Quote only the part that opens with the line containing "placed() roller_bracket();" and closes with the line containing "zip(*points))), Vector(map(max, zip(*points)))". Keep both of those lines.

Material to process start

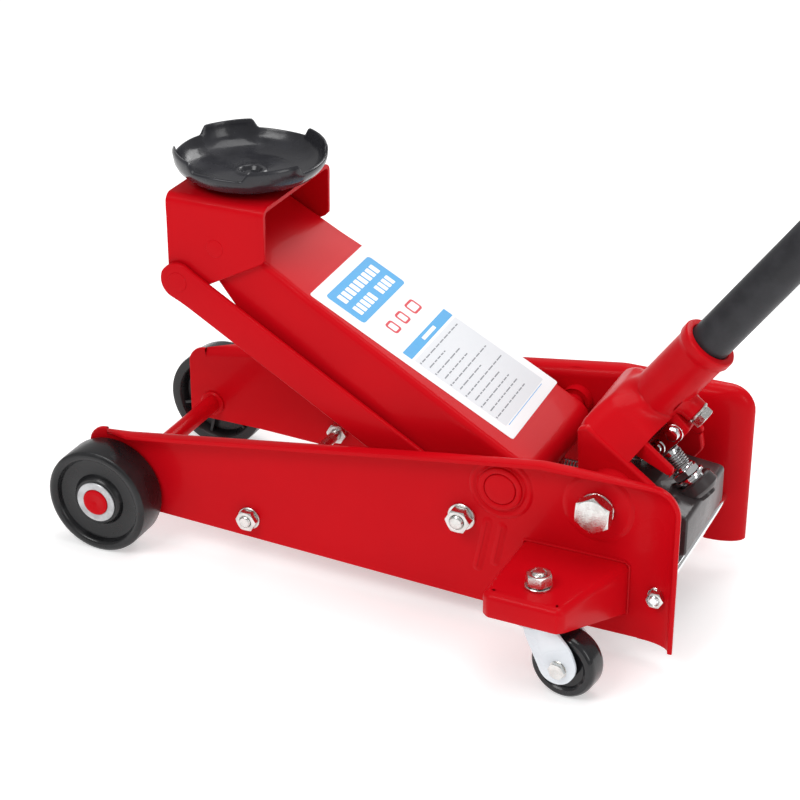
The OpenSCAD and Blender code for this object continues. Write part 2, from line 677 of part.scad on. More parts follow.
// two links hang from the socket's lug and carry the roller's pin
module roller_bracket() color(zinc) {
  both_sides() difference() {
    slab_y(-12, -9) polygon([
      roller_pos + 7 * across - 6 * along, link_bolt + 8 * across + 4 * along,
      link_bolt - 8 * across + 4 * along, roller_pos - 7 * across - 6 * along
    ]);
    bar_y(roller_pos, 4, -20, 20);
    bar_y(link_bolt, 3, -20, 20);
  }
  bar_y(roller_pos, 4, -14, 14);
  bar_y(link_bolt, 3, -16, 16);
}
module pump_roller() color(black) ring_y(roller_pos, roller_r, 4 + run, -8.4, 8.4);

// ---- handle ----
joint_t = 600;
button_t = 575;
tube_wall = 1.8;
stub_r = 6;
module handle_lower() color(black) {
  difference() {
    handle_bar(tube_r, handle_low_t, joint_t);
    handle_bar(tube_r - tube_wall, handle_low_t + 5, joint_t + 1);
    on_handle() translate([button_t, 0, 0]) cylinder(h = 40, r = 4 + gap);
  }
  handle_bar(stub_r, handle_low_t - 30, handle_low_t + 1);
}
spigot_r = tube_r - tube_wall - gap;
module handle_upper() color(black) difference() {
  union() {
    handle_bar(tube_r, joint_t + gap, handle_len - 2);
    handle_bar(spigot_r, joint_t - 55, joint_t + 1);
  }
  handle_bar(spigot_r - tube_wall, joint_t - 56, joint_t + 20);
  handle_bar(tube_r - tube_wall, joint_t + 19, handle_len - 4);
  on_handle() translate([button_t, 0, 0]) cylinder(h = 40, r = 4 + gap);
}
module snap_button() color(zinc) on_handle() translate([button_t, 0, spigot_r - 4]) cylinder(h = 7.5, r = 4);
module handle_grip() color(black) difference() {
  handle_bar(grip_r, handle_len - 135, handle_len);
  handle_bar(tube_r + gap, handle_len - 136, handle_len - 2 + gap);
}
// wound coupling between the handle's stub and the release valve's spindle
module release_coupling() color(steel) difference() {
  handle_bar(stub_r + 3, -16, handle_low_t - 16);
  handle_bar(stub_r + gap, -17, handle_low_t - 15);
}

placed() side_plate_left();
placed() side_plate_right();
placed() front_axle();
placed() wheel_washers();
placed() arm_pivot_shaft();
placed() tie_rod();
placed() frame_rod_nuts();
placed() rod_pivot_bolts();
placed() rod_pivot_nuts();
placed() rod_pivot_spacers();
placed() caster_bracket_left();
placed() caster_bracket_right();
placed() caster_stems();
placed() caster_nuts();
placed() caster_bearings();
placed() power_unit();
placed() ram_cylinder();
placed() cylinder_gland();
placed() pump_barrel();
placed() pump_gland_nut();
placed() plunger_spring();
placed() valve_body();
placed() filler_plug();
placed() unit_mounts();
placed() rear_cross_rod();
placed() socket_pivot_bolts();
placed() front_wheel_left();
placed() front_wheel_right();
placed() caster_fork_left();
placed() caster_fork_right();
placed() caster_axle_left();
placed() caster_axle_right();
placed() caster_wheel_left();
placed() caster_wheel_right();
placed() lift_arm();
placed() arm_pivot_tube();
placed() crank_ears();
placed() crank_pin();
placed() bracket_pin();
placed() arm_label();
placed() saddle_bracket();
placed() rod_front_pins();
placed() radius_rod_left();
placed() radius_rod_right();
placed() saddle();
placed() saddle_clip();
placed() ram_rod();
placed() ram_head();
placed() return_springs();
placed() handle_socket();
placed() retaining_bolt();
placed() roller_bracket();
placed() pump_roller();
placed() pump_plunger();
placed() handle_lower();
placed() handle_upper();
placed() snap_button();
placed() handle_grip();
placed() valve_spindle();
placed() release_coupling();
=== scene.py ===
"""Hydraulic trolley jack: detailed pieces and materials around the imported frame."""
import math
import random

import bmesh
import bpy
import numpy as np
from mathutils import Matrix, Vector
from mathutils.geometry import tessellate_polygon

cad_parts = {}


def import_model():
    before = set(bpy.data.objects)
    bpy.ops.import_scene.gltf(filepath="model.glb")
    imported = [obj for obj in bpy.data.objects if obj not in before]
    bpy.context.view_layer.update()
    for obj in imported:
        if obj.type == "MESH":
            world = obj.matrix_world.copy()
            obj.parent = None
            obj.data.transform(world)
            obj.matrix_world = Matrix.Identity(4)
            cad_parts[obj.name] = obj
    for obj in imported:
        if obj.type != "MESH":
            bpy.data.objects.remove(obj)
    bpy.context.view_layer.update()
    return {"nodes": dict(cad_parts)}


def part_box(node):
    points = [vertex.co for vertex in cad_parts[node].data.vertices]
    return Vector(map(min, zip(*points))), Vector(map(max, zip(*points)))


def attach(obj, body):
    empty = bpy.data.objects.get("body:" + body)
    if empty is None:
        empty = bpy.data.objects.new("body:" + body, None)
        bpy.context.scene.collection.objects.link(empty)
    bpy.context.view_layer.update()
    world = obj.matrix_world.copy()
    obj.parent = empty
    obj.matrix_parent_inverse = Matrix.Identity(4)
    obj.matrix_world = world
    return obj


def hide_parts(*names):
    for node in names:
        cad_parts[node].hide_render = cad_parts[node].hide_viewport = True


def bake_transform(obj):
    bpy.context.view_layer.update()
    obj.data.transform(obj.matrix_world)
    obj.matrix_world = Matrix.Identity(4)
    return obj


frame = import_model()

# Pieces are drawn in millimetres with x = 0 at the front axle, the side plates at -y and +y and
# z = 0 on the floor, like the CAD source. axle_x is where the front axle lies in the frame.
axle_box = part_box("front_axle")
axle_x = (axle_box[0][0] + axle_box[1][0]) / 2

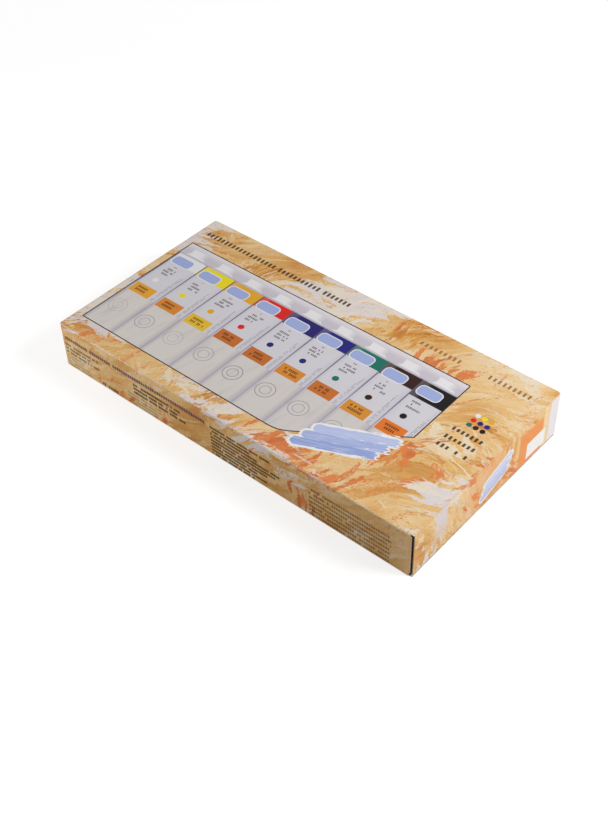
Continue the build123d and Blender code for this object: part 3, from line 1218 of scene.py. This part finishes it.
@dataclass(frozen=True)
class VarnishedPrint:
    """Printed outside of the carton under satin varnish, a little uneven over the tooth of the board."""

    face: Face
    roughness: float = 0.46
    roughness_swing: float = 0.14
    specular: float = 0.3
    tooth: float = 0.04 * MM

    def material(self) -> bpy.types.Material:
        """Make the print of one face, read from the sheet places that a skin carries.

        Returns:
            The material.
        """
        finish = Finish(f"print_{self.face.value}")
        bench = finish.bench
        sheet = bench.add("ShaderNodeAttribute", attribute_type="GEOMETRY", attribute_name=SHEET)
        place = bench.in_mm(bench.out(sheet, "Vector"))
        return finish.wire({
            "Base Color": ARTWORK.colour(bench, place, self.face),
            "Roughness": bench.grain(place, 0.12, 3.0) * self.roughness_swing + self.roughness,
            "Specular IOR Level": self.specular,
            "Normal": bench.bump(bench.grain(place, 1.1, 3.0, 0.6), self.tooth, 0.5),
        })


@cache
def printed(face: Face) -> bpy.types.Material:
    """The printed outside of one face, made on first use."""
    return VarnishedPrint(face).material()


class Reach(Enum):
    """How far the print goes over the outside of a board node."""

    WHOLE = "whole"
    BLEED = "bleed"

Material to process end

-- Exercise answer --
placed() roller_bracket();
placed() pump_roller();
placed() pump_plunger();
placed() handle_lower();
placed() handle_upper();
placed() snap_button();
placed() handle_grip();
placed() valve_spindle();
placed() release_coupling();
=== scene.py ===
"""Hydraulic trolley jack: detailed pieces and materials around the imported frame."""
import math
import random

import bmesh
import bpy
import numpy as np
from mathutils import Matrix, Vector
from mathutils.geometry import tessellate_polygon

cad_parts = {}


def import_model():
    before = set(bpy.data.objects)
    bpy.ops.import_scene.gltf(filepath="model.glb")
    imported = [obj for obj in bpy.data.objects if obj not in before]
    bpy.context.view_layer.update()
    for obj in imported:
        if obj.type == "MESH":
            world = obj.matrix_world.copy()
            obj.parent = None
            obj.data.transform(world)
            obj.matrix_world = Matrix.Identity(4)
            cad_parts[obj.name] = obj
    for obj in imported:
        if obj.type != "MESH":
            bpy.data.objects.remove(obj)
    bpy.context.view_layer.update()
    return {"nodes": dict(cad_parts)}


def part_box(node):
    points = [vertex.co for vertex in cad_parts[node].data.vertices]
    return Vector(map(min, zip(*points))), Vector(map(max, zip(*points)))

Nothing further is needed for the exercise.